Direction —
In the records that follow, the lines from the one containing "axis = frame.Rotation.multVec(Vector(1, 0, 0))" to the one containing "before = set(bpy.data.objects)", inclusive, are to be given again exactly.
===== Recorded information
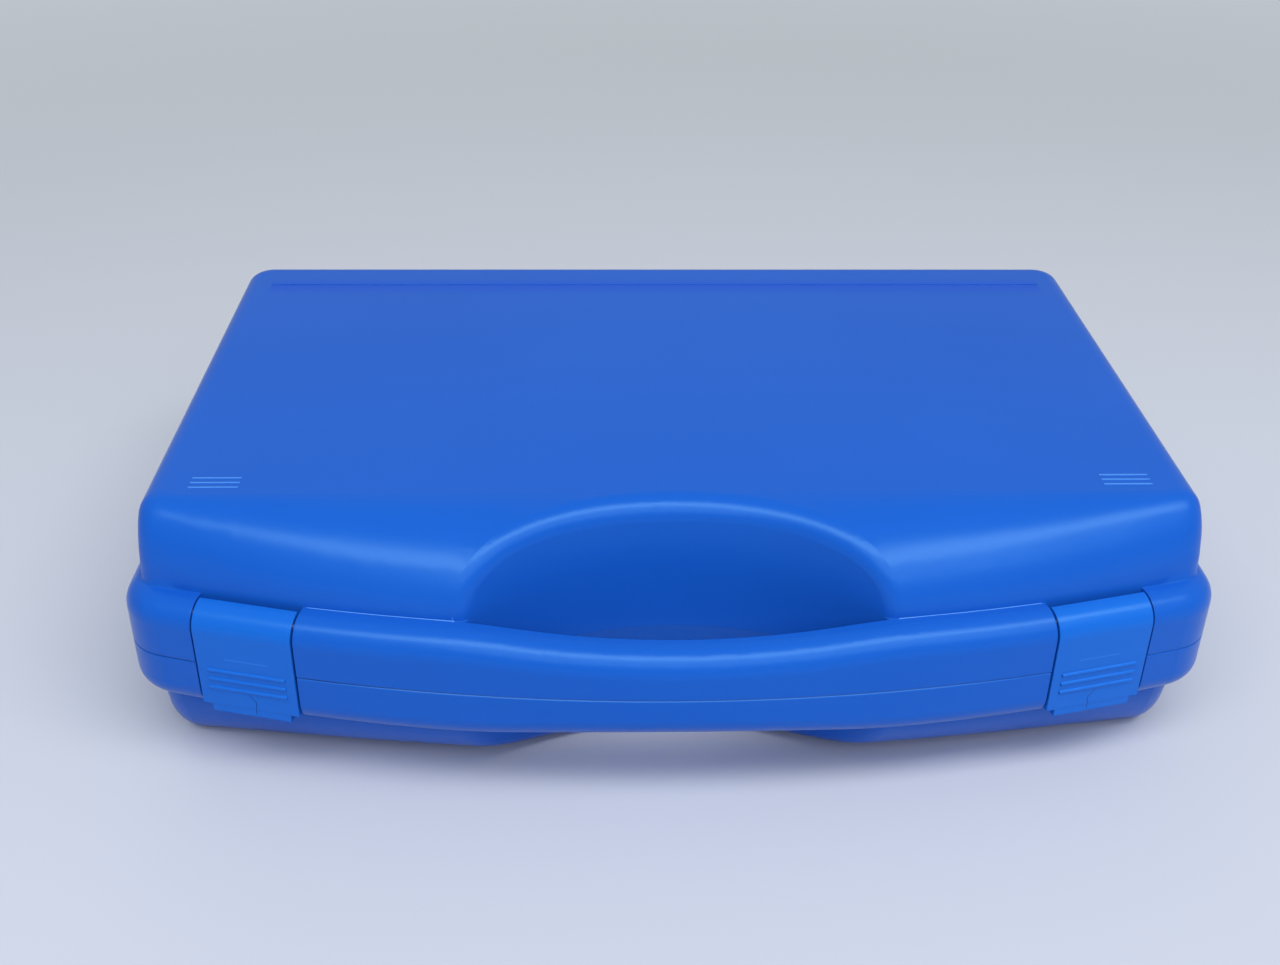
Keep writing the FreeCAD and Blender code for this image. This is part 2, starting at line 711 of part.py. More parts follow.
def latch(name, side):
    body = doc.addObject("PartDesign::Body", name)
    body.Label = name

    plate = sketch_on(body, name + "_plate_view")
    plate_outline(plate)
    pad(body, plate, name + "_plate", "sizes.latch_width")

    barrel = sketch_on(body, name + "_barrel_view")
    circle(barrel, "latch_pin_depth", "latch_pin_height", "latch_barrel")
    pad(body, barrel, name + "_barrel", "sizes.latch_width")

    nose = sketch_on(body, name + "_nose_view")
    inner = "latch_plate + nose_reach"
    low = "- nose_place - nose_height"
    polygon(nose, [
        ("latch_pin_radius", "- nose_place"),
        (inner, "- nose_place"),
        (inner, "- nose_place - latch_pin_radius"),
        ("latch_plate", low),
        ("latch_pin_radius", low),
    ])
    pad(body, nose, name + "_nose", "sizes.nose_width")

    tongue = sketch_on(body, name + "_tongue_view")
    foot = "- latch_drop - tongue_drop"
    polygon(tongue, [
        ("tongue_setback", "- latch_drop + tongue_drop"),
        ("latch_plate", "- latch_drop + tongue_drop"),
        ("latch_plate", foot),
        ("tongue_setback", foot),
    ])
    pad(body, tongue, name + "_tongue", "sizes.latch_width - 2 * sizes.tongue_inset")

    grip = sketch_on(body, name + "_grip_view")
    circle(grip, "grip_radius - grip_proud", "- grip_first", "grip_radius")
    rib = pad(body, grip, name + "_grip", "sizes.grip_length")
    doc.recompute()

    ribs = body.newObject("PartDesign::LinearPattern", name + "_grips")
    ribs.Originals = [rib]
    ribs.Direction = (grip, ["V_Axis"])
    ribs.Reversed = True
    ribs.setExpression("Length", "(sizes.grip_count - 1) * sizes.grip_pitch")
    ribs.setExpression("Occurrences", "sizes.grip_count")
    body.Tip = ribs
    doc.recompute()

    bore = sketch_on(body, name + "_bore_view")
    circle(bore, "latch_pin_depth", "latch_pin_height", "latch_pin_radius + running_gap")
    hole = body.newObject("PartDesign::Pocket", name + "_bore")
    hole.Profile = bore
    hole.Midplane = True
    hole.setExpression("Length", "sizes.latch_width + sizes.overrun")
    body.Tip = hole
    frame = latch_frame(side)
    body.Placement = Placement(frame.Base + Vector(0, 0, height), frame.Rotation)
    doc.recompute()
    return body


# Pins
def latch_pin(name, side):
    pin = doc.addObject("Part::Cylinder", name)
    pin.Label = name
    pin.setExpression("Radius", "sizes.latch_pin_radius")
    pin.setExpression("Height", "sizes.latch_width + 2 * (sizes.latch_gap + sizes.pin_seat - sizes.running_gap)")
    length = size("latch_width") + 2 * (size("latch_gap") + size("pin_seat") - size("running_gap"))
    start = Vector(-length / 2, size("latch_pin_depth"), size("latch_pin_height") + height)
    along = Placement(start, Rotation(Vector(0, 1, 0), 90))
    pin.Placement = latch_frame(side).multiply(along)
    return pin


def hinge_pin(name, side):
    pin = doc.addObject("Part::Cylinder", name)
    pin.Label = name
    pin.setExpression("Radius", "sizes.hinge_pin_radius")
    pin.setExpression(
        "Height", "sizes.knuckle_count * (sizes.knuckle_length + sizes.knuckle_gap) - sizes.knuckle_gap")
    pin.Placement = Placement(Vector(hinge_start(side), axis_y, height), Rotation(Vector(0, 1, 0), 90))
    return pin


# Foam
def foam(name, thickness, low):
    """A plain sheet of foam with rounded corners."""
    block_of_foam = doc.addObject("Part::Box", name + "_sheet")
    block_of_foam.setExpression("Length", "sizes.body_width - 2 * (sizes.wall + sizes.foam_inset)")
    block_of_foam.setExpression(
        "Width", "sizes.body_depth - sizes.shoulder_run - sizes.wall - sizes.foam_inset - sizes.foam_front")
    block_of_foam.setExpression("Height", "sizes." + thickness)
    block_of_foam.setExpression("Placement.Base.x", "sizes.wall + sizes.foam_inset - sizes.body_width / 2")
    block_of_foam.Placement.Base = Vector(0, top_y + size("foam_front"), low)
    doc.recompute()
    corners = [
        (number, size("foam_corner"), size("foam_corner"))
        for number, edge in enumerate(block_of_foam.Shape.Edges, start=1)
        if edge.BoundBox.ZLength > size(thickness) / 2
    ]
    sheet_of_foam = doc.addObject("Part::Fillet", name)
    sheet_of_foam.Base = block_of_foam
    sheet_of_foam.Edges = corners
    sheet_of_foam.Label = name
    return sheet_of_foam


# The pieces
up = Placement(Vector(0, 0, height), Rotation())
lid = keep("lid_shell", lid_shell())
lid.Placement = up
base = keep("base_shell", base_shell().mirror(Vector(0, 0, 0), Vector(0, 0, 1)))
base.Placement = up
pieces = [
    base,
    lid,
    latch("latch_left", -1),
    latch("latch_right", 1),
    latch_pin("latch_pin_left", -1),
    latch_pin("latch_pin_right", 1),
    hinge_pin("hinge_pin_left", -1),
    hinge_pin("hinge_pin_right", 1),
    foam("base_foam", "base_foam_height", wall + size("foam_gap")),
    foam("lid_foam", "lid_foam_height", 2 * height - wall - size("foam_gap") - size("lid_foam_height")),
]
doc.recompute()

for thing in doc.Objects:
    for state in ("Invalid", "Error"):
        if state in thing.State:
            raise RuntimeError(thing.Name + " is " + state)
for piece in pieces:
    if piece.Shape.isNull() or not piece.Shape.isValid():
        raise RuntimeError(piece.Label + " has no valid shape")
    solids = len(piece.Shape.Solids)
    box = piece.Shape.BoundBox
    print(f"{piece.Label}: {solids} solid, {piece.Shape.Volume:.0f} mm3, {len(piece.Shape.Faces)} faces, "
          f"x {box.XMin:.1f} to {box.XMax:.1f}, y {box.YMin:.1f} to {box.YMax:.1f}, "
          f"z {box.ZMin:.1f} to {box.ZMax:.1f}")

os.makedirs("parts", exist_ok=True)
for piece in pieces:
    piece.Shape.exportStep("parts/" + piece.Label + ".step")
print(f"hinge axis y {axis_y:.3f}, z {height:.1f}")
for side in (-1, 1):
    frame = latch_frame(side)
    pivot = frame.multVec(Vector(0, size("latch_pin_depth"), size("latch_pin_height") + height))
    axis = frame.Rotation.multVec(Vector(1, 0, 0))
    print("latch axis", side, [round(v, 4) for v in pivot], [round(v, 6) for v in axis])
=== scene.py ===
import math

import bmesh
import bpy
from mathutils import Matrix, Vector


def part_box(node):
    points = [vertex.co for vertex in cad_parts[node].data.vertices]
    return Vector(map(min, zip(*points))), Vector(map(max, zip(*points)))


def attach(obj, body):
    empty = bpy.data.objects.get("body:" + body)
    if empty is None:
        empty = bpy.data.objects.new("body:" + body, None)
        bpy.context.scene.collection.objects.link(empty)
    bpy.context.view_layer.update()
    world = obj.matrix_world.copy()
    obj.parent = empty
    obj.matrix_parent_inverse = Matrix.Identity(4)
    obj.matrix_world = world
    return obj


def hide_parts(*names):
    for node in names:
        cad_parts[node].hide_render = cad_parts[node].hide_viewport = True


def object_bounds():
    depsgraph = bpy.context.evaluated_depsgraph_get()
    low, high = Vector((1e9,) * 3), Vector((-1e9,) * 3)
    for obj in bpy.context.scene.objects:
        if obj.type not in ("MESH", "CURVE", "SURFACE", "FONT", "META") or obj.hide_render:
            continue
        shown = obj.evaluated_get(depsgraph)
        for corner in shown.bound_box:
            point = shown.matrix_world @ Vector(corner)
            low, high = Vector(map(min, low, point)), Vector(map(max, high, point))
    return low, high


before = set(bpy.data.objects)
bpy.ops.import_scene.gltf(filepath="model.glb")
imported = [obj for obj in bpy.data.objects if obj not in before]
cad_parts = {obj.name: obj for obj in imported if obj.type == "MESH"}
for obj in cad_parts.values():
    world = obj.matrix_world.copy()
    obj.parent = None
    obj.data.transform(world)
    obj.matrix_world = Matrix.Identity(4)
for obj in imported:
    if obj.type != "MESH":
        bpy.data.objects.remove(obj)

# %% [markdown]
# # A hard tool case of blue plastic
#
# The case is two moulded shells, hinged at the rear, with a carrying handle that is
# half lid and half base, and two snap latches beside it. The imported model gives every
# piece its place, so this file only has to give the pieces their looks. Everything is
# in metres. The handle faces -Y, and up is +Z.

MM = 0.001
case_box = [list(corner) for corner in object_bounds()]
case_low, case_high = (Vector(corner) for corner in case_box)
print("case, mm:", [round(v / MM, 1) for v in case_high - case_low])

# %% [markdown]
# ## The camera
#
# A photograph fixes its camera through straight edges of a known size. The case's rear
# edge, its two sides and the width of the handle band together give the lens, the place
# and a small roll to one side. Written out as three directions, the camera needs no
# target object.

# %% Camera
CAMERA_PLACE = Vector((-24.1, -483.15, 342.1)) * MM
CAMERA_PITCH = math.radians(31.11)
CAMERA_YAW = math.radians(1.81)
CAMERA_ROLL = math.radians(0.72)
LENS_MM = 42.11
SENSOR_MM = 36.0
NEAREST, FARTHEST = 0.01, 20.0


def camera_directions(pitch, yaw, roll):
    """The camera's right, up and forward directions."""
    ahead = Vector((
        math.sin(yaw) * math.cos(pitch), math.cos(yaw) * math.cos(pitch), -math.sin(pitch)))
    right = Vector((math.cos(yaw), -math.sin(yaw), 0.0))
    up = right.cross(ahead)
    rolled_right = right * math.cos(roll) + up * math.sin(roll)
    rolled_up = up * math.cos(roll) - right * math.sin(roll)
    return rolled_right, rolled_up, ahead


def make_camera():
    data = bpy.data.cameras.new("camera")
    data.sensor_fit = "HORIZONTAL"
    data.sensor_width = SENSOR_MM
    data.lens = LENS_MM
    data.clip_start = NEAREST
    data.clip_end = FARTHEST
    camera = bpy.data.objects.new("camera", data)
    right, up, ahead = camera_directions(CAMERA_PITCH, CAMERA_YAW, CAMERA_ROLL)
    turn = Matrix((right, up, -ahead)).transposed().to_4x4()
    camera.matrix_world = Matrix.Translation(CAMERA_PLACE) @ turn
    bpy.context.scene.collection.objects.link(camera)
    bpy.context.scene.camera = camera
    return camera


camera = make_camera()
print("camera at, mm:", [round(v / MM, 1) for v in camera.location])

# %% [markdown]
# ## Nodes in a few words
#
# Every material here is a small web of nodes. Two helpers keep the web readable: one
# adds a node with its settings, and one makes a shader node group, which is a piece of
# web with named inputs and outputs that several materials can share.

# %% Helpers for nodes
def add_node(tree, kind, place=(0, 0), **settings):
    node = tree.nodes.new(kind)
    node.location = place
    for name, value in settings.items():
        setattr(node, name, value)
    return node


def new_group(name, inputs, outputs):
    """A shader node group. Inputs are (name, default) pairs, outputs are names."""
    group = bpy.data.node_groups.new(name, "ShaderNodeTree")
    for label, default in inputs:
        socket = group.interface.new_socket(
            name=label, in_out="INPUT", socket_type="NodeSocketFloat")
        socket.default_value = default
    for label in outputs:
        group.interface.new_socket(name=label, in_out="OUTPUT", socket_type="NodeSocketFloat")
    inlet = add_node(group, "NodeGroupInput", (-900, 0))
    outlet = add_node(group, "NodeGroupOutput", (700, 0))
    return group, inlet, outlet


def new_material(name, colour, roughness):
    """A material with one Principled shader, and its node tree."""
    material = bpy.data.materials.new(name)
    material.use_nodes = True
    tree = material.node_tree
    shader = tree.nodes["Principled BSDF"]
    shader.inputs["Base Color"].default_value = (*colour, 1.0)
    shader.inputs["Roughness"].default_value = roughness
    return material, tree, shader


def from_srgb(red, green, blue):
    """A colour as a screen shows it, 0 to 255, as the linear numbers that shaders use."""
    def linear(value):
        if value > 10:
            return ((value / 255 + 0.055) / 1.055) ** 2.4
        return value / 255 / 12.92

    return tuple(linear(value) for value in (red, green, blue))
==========
===== Recorded information
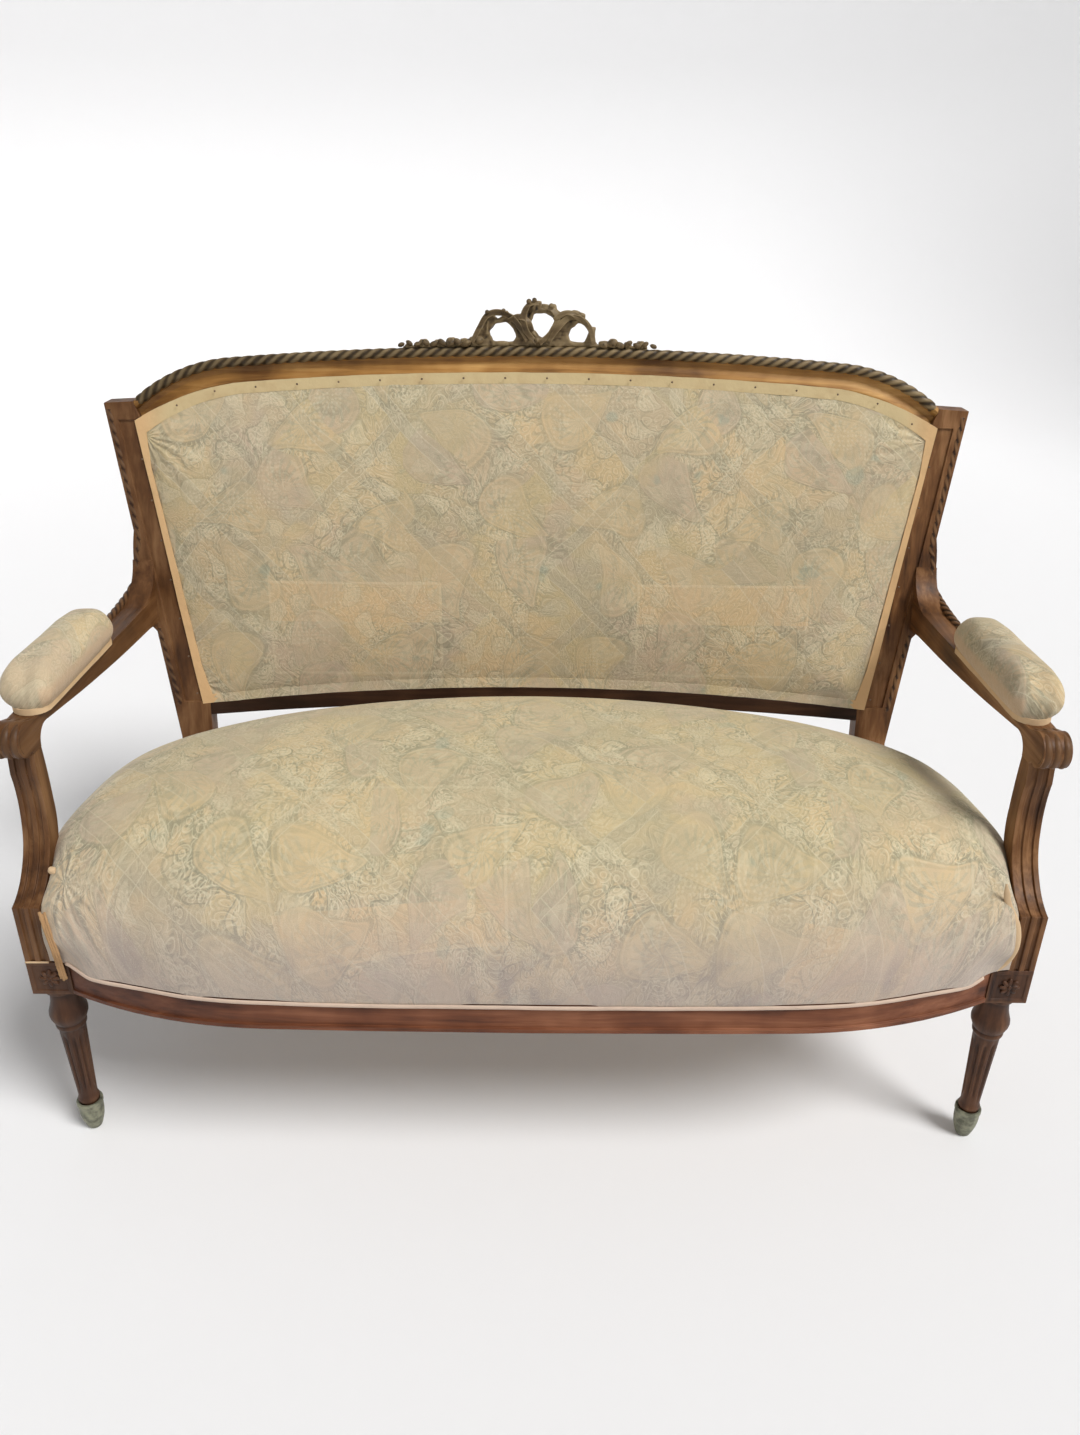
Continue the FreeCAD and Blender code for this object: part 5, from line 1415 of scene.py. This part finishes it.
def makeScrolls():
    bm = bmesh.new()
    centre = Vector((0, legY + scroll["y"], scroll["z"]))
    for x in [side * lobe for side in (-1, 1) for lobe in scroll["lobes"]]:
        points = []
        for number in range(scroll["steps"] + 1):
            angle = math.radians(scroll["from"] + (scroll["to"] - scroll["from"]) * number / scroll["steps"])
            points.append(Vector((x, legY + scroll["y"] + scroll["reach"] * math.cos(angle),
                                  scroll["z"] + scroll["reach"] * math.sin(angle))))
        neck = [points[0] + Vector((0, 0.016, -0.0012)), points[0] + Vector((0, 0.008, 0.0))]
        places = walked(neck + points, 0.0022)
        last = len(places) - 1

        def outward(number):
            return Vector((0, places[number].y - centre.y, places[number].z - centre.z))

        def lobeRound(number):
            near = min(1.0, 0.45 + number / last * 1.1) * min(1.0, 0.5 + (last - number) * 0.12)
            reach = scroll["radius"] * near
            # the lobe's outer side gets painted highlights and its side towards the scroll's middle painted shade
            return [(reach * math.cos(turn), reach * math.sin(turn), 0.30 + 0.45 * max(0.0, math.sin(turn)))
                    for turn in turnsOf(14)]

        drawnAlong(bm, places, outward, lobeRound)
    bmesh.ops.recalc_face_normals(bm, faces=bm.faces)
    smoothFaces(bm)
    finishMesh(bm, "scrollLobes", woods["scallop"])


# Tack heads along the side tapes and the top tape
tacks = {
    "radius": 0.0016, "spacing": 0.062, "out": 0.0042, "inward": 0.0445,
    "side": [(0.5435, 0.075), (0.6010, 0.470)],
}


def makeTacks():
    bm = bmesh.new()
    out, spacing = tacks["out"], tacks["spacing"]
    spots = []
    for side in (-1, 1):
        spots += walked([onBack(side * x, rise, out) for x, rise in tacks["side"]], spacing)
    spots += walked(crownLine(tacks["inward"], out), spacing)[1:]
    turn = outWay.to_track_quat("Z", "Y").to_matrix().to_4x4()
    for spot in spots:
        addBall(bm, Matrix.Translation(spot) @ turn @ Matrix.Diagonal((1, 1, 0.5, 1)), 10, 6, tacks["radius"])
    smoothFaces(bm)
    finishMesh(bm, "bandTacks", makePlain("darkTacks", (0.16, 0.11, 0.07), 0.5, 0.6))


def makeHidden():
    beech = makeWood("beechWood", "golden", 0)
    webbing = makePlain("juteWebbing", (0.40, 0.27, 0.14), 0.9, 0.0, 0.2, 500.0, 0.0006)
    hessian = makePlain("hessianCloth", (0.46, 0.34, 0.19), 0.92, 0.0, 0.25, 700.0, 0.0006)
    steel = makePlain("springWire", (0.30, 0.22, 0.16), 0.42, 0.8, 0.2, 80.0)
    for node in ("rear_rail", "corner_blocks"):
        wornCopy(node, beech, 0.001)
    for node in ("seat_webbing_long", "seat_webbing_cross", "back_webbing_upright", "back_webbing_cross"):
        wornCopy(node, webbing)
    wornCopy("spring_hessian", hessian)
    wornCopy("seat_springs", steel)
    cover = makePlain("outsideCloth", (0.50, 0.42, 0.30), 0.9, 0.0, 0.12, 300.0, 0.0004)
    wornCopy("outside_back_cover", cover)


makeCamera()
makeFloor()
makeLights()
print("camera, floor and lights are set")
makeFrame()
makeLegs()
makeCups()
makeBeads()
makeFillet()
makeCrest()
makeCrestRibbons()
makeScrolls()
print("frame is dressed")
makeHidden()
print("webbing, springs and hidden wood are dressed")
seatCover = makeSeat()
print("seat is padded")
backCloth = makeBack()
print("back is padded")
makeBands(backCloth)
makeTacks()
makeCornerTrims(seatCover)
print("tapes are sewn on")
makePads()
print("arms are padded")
==========
Result for this exercise —
    axis = frame.Rotation.multVec(Vector(1, 0, 0))
    print("latch axis", side, [round(v, 4) for v in pivot], [round(v, 6) for v in axis])
=== scene.py ===
import math

import bmesh
import bpy
from mathutils import Matrix, Vector


def part_box(node):
    points = [vertex.co for vertex in cad_parts[node].data.vertices]
    return Vector(map(min, zip(*points))), Vector(map(max, zip(*points)))


def attach(obj, body):
    empty = bpy.data.objects.get("body:" + body)
    if empty is None:
        empty = bpy.data.objects.new("body:" + body, None)
        bpy.context.scene.collection.objects.link(empty)
    bpy.context.view_layer.update()
    world = obj.matrix_world.copy()
    obj.parent = empty
    obj.matrix_parent_inverse = Matrix.Identity(4)
    obj.matrix_world = world
    return obj


def hide_parts(*names):
    for node in names:
        cad_parts[node].hide_render = cad_parts[node].hide_viewport = True


def object_bounds():
    depsgraph = bpy.context.evaluated_depsgraph_get()
    low, high = Vector((1e9,) * 3), Vector((-1e9,) * 3)
    for obj in bpy.context.scene.objects:
        if obj.type not in ("MESH", "CURVE", "SURFACE", "FONT", "META") or obj.hide_render:
            continue
        shown = obj.evaluated_get(depsgraph)
        for corner in shown.bound_box:
            point = shown.matrix_world @ Vector(corner)
            low, high = Vector(map(min, low, point)), Vector(map(max, high, point))
    return low, high


before = set(bpy.data.objects)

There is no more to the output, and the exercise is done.